Очень трудно объяснить, как шаг за шагом, живя в интернациональном, многоязычном Лондоне, я стал улавливать разницу между собою и остальными людьми. С ужасом и жгучим интересом я узнавал, что я не такой, как окружавшие меня англичане, индусы, африканские негры или даже братья по крови израильтяне. Я ничем как будто не выделялся в лондонской толпе, я видел и слышал то же, что все они, – но воспринимал я виденное и слышанное совсем по-другому.
Например, меня смущали и даже коробили открытые разговоры о деньгах. Английский журналист спросил при мне у редактора, сколько тот заплатит ему за статью, – я ужаснулся. Зубной врач, осмотрев рот и назначив лечение, сказал «это будет стоить столько-то» – я подумал: «вот торгаш от медицины!» Две девочки вывесили в окне своего дома плакатик: «Продаются белые мыши по 2 пенни за штуку» – меня поразило, что детям разрешают пускаться в коммерцию.
Я чувствовал вначале совершенно естественное превосходство над такими людьми. Я ведь за всю жизнь ни разу не торговался, не запрашивал цену за мои литературные труды. Я всегда брал, сколько мне давали – а потом, в кругу друзей, иногда проклинал скаредных редакторов. Проклинал? Вот тут-то я и поймал себя на том, что все мое равнодушие к деньгам было сплошным притворством, чистой воды лицемерием. Ведь, живя в России, я всегда нуждался в деньгах, всегда хотел получить побольше. Но никогда открыто об этом не говорил – это не принято, это не по-советски.
В России все вокруг меня нуждались – многие гораздо острее меня, – однако, жалуясь на проклятое безденежье, донашивая продранные носки и подчас недоедая, они, скажем, никогда не просили прибавки жалованья на своей работе. Ибо сказать в России «я хотел бы получить такую-то должность, потому что она выше оплачивается» означает, во-первых, наверняка не получить эту должность, а, во-вторых, прослыть в глазах начальства и коллег меркантильным человеком, работающим исключительно ради денег. Желая получить нужную вам работу, вы обязательно должны сказать, что чувствуете к ней чистосердечное влечение, призвание, что именно на этой работе, вы уверены, вам удастся принести наибольшую пользу родине. Ваши истинные мотивы будут совершенно ясны начальству и сотрудникам, но правила игры гласят, что о них нельзя упоминать. В Советском Союзе сегодня люди работают ради денег и только ради них; высокооплачиваемые места часто становятся объектами интриг, раздоров, взяток, бесчестных подсиживаний – но все это прикрыто лицемерной фразеологией о высоких материях.

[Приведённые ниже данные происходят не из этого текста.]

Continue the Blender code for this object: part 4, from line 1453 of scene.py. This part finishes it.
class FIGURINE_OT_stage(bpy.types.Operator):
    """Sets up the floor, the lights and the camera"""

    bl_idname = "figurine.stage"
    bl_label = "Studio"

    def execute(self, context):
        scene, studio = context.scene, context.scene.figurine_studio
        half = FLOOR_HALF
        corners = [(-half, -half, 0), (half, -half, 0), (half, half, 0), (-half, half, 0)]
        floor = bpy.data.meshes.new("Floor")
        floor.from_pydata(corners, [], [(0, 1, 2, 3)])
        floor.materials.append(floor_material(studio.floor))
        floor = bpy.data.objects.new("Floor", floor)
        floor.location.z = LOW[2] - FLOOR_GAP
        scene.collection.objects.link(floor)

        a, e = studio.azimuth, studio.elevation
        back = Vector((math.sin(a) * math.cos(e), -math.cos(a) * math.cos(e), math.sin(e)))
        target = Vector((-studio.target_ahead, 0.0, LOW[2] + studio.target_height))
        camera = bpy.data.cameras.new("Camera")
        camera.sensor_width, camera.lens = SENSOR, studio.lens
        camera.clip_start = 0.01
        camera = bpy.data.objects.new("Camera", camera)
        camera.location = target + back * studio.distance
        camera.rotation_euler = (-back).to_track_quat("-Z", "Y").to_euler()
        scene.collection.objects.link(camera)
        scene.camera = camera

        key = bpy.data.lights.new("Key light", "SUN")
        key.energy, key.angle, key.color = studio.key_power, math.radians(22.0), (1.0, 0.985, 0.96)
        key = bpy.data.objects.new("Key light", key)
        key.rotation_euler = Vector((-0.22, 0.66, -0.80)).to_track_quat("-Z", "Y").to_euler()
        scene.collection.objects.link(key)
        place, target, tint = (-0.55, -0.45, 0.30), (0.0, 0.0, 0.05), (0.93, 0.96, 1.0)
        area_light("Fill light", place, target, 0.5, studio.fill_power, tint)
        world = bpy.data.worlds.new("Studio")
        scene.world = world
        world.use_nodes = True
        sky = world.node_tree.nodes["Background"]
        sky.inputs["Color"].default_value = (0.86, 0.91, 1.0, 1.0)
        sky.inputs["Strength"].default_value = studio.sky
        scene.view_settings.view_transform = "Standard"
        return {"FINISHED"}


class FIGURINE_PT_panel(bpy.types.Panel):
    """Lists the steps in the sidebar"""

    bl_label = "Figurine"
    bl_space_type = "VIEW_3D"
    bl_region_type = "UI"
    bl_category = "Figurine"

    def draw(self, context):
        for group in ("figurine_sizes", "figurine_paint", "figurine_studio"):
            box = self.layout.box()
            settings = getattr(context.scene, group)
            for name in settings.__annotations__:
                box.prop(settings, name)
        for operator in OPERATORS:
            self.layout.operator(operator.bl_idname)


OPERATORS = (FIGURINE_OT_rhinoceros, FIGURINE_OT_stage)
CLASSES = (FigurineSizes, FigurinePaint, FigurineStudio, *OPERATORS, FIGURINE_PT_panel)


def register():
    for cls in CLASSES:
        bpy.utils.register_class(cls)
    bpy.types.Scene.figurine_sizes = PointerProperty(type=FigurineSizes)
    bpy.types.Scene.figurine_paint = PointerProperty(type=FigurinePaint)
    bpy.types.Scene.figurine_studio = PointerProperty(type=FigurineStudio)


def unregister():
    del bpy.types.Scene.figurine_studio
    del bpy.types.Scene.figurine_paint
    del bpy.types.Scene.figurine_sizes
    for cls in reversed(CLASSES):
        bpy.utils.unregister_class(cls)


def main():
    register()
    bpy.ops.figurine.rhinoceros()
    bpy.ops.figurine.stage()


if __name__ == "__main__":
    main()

Постепенно открывал я в себе новые и новые язвы двоедушия. Сидевшая напротив меня в вагоне подземки молодая пара время от времени целовалась – я старался не глядеть на них и думал: «Господи, как им не стыдно!» Полгода спустя я убедился, что моя реакция была стандартной для советского гражданина. Вот что, по словам московского писателя Евгеньева, испытывала в Лондоне советская туристка Катя в аналогичной ситуации:
«У стены, возле буфетной стойки, целовались мальчик и девочка... И ни на кого не обращали внимания. И никто на них не обращал внимания. Наверно, одной Катюше было не по себе при взгляде на них. «Синий чулок? Может быть... Но зачем же все-таки так напоказ, на виду у всех?»

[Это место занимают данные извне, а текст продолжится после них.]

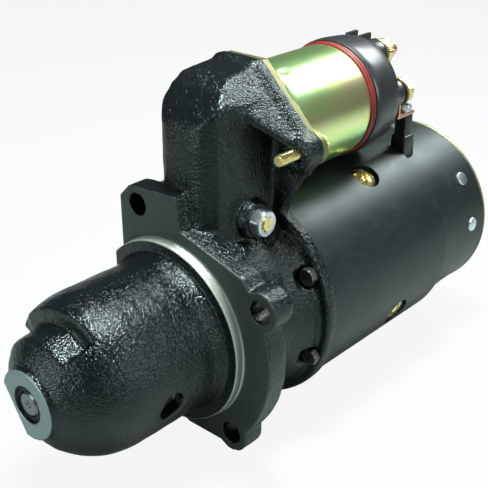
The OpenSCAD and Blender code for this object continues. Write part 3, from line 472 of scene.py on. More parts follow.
@dataclass(frozen=True)
class RainbowZincFinish:
    """Yellow zinc plate whose rainbow tint drifts from green through yellow to rose, with painted reflection
    bands that follow the angle round the case.
    """

    name: str
    axis_z: float = SOLENOID_AXIS[1]
    roughness: float = 0.3

    def build(self) -> bpy.types.Material:
        """Builds the material.

        Returns:
            The finished material.
        """
        g = Graph.of_material(self.name)
        x, y, z = g.axes()
        # Painted reflection: the colour follows the angle round the case, standing in for the bands the case
        # reflects; the noise drift adds the plate's real rainbow tint.
        turn = g.out("ShaderNodeMath", {"operation": "ARCTAN2"}, {0: z - self.axis_z, 1: y}) * 0.45
        drift = g.grain(22.0, 3.0, 0.55, (2.5, 1.0, 1.0))
        film_and_reflection_bands = g.out("ShaderNodeMath", {"operation": "PINGPONG"}, {0: turn + drift * 1.6 + x * 0.004, 1: 1.0})
        stops = [
            (0.0, (0.50, 0.86, 0.38)),
            (0.3, (0.80, 0.95, 0.36)),
            (0.55, (0.96, 0.90, 0.50)),
            (0.8, (0.92, 0.72, 0.58)),
            (1.0, (0.40, 0.76, 0.50)),
        ]
        colour = g.ramp(film_and_reflection_bands, stops)
        lines = g.grain(0.5, 3.0, 0.6, (0.15, 1.0, 1.0))
        rough = lines.spread(self.roughness - 0.05, self.roughness + 0.06)
        return g.finish(g.shader(Base_Color=colour, Metallic=1.0, Roughness=rough,
            Normal=g.bump(lines, 0.006)))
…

В СССР подобное поведение невозможно, потому что на вас непременно обратят внимание. В лучшем случае подойдет какой-нибудь «активист» из числа пенсионеров и, исполненный сознания своей гражданской нравственности, сделает вам публичный выговор за «недостойное поведение в общественном месте». В худшем – может вмешаться милиция. Во всех случаях на вас будут пялить глаза, будут громко обсуждать «происшествие». А в то же время – может быть, именно потому, что какие-либо намеки на секс запрещены – Россия стала страной половой невоздержанности, повальных супружеских измен, распадающихся семей, беременных школьниц и подпольной проституции. Но человек, постоянно изменяющий жене или обучающий «современных девочек» половым извращениям, никогда не поцелует свою спутницу в метро, даже если он основательно выпил. Его удерживает от этого глубоко впитавшееся чувство – бессознательное лицемерие.